Problem requirements
Begin at the line containing "Model this object" and stop at the line containing "const SEAT_GAP = 0.3;"; copy those lines exactly, ends included, and nothing else.

Exercise inputs
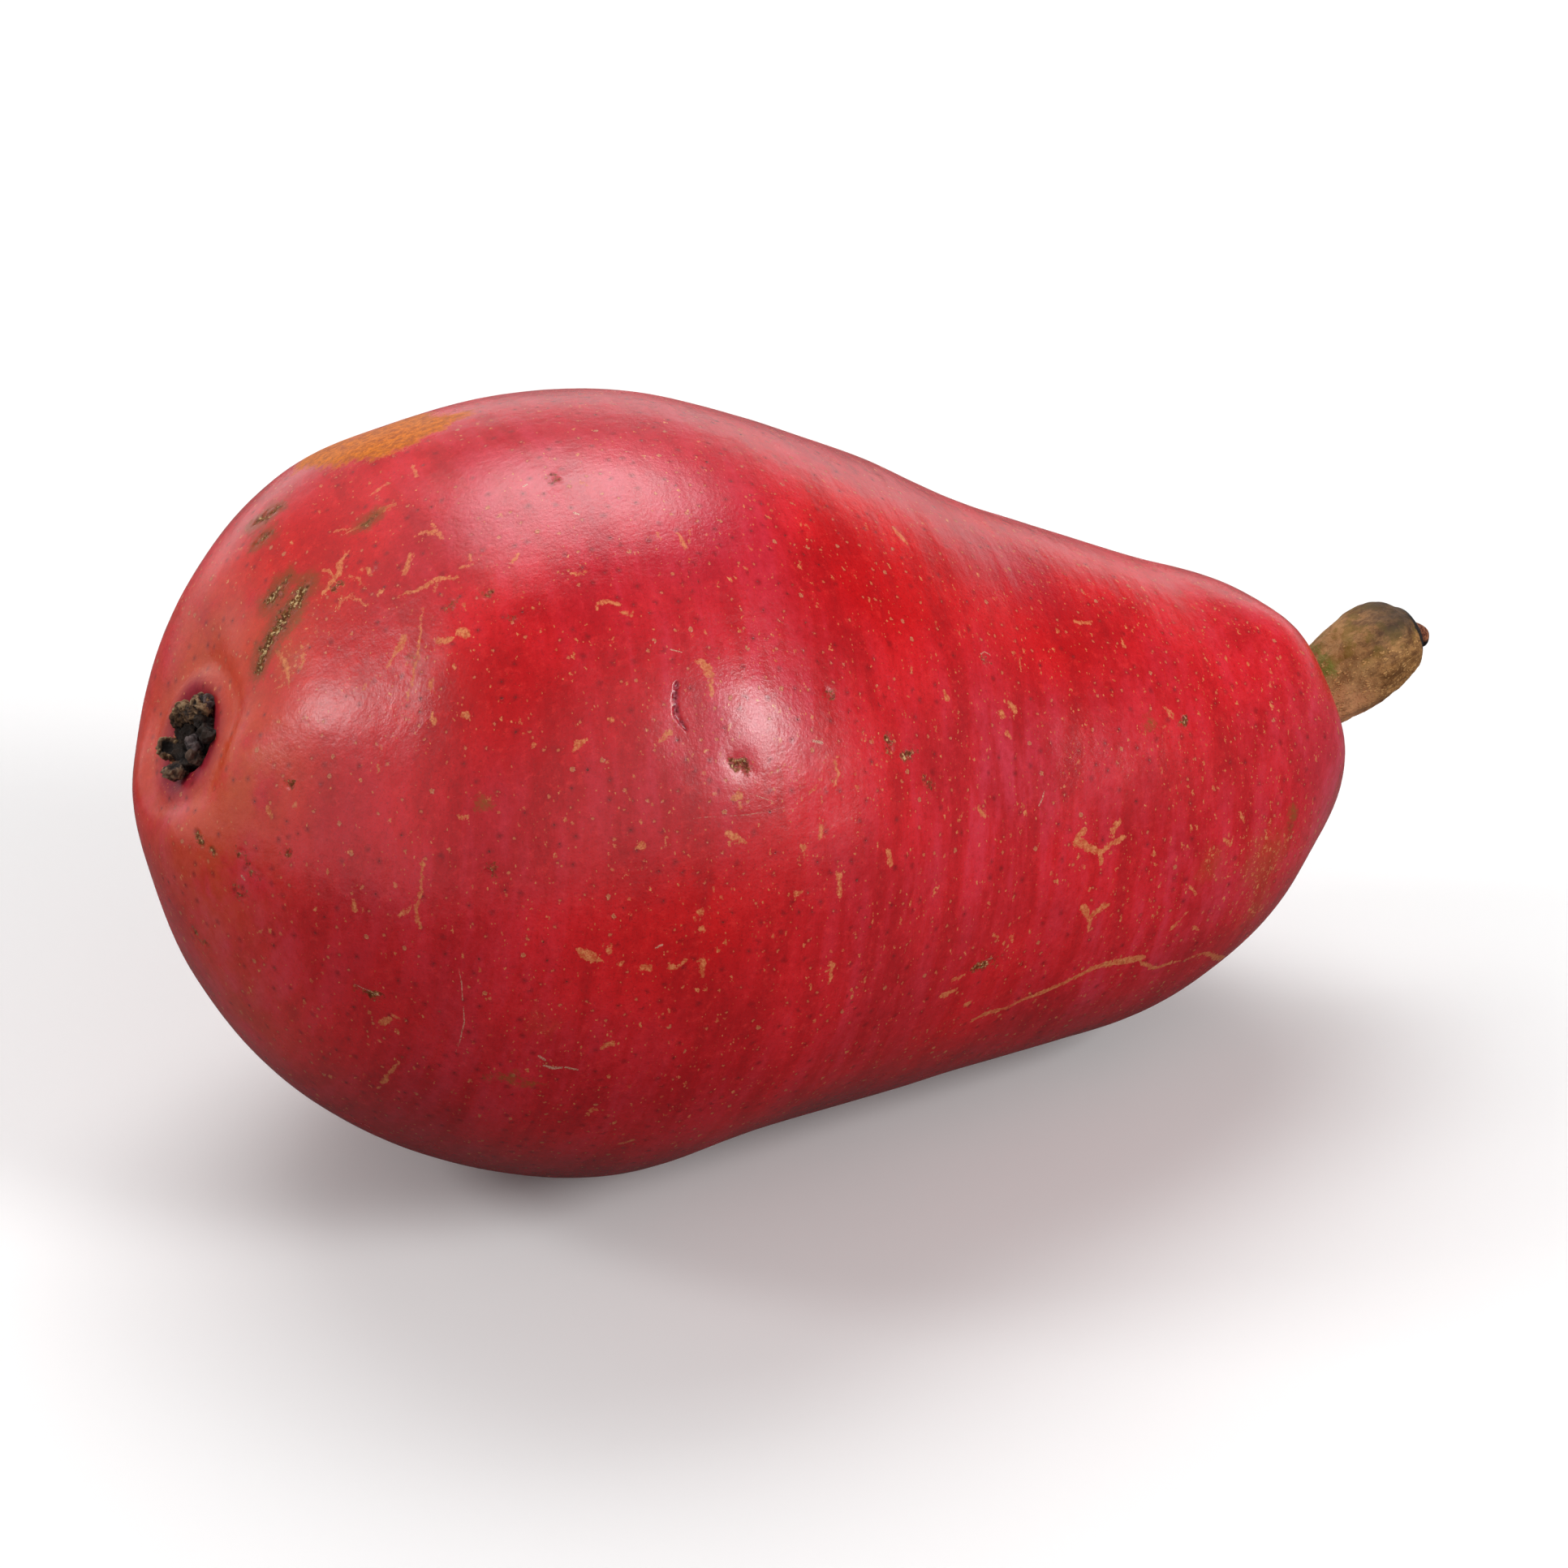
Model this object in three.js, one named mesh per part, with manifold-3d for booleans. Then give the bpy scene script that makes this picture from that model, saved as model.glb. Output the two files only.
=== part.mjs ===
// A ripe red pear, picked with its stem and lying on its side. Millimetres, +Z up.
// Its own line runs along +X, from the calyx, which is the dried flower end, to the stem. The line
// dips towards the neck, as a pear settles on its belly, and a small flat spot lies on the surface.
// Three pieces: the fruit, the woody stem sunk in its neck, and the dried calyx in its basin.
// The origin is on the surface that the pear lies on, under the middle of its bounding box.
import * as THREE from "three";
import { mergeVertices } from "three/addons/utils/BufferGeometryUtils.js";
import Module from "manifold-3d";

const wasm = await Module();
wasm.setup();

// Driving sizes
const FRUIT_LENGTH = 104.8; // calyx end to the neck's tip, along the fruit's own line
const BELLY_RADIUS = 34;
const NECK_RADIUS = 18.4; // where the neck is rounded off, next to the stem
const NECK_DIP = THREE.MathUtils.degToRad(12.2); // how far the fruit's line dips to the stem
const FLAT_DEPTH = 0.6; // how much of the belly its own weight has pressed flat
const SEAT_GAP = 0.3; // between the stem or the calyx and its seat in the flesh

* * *

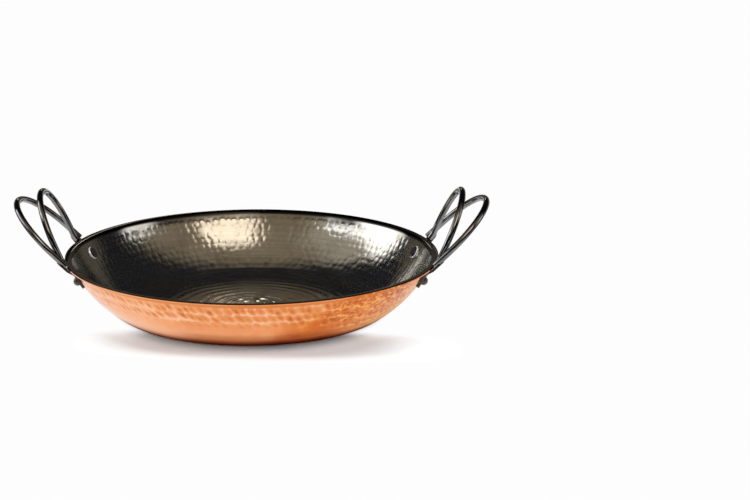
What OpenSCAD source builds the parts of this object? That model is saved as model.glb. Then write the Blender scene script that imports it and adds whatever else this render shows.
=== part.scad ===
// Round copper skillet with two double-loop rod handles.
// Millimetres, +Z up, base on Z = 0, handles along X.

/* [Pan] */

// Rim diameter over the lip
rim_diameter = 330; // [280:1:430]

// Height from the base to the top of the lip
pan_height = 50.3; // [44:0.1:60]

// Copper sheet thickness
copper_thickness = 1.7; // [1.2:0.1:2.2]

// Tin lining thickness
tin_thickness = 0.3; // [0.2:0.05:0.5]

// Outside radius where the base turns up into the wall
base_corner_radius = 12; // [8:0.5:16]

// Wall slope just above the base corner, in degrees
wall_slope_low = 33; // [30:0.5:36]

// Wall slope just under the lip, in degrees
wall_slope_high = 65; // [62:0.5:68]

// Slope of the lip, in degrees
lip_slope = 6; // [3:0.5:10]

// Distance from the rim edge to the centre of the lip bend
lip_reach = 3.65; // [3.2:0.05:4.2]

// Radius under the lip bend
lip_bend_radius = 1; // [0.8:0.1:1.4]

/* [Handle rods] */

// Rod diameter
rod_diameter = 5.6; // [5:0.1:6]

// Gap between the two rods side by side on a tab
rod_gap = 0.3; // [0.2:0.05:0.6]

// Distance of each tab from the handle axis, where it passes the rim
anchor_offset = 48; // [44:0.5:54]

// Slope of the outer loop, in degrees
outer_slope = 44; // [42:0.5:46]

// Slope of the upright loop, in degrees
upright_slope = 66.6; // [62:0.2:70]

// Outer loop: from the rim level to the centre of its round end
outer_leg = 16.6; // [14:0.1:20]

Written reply
Model this object in three.js, one named mesh per part, with manifold-3d for booleans. Then give the bpy scene script that makes this picture from that model, saved as model.glb. Output the two files only.
=== part.mjs ===
// A ripe red pear, picked with its stem and lying on its side. Millimetres, +Z up.
// Its own line runs along +X, from the calyx, which is the dried flower end, to the stem. The line
// dips towards the neck, as a pear settles on its belly, and a small flat spot lies on the surface.
// Three pieces: the fruit, the woody stem sunk in its neck, and the dried calyx in its basin.
// The origin is on the surface that the pear lies on, under the middle of its bounding box.
import * as THREE from "three";
import { mergeVertices } from "three/addons/utils/BufferGeometryUtils.js";
import Module from "manifold-3d";

const wasm = await Module();
wasm.setup();

// Driving sizes
const FRUIT_LENGTH = 104.8; // calyx end to the neck's tip, along the fruit's own line
const BELLY_RADIUS = 34;
const NECK_RADIUS = 18.4; // where the neck is rounded off, next to the stem
const NECK_DIP = THREE.MathUtils.degToRad(12.2); // how far the fruit's line dips to the stem
const FLAT_DEPTH = 0.6; // how much of the belly its own weight has pressed flat
const SEAT_GAP = 0.3; // between the stem or the calyx and its seat in the flesh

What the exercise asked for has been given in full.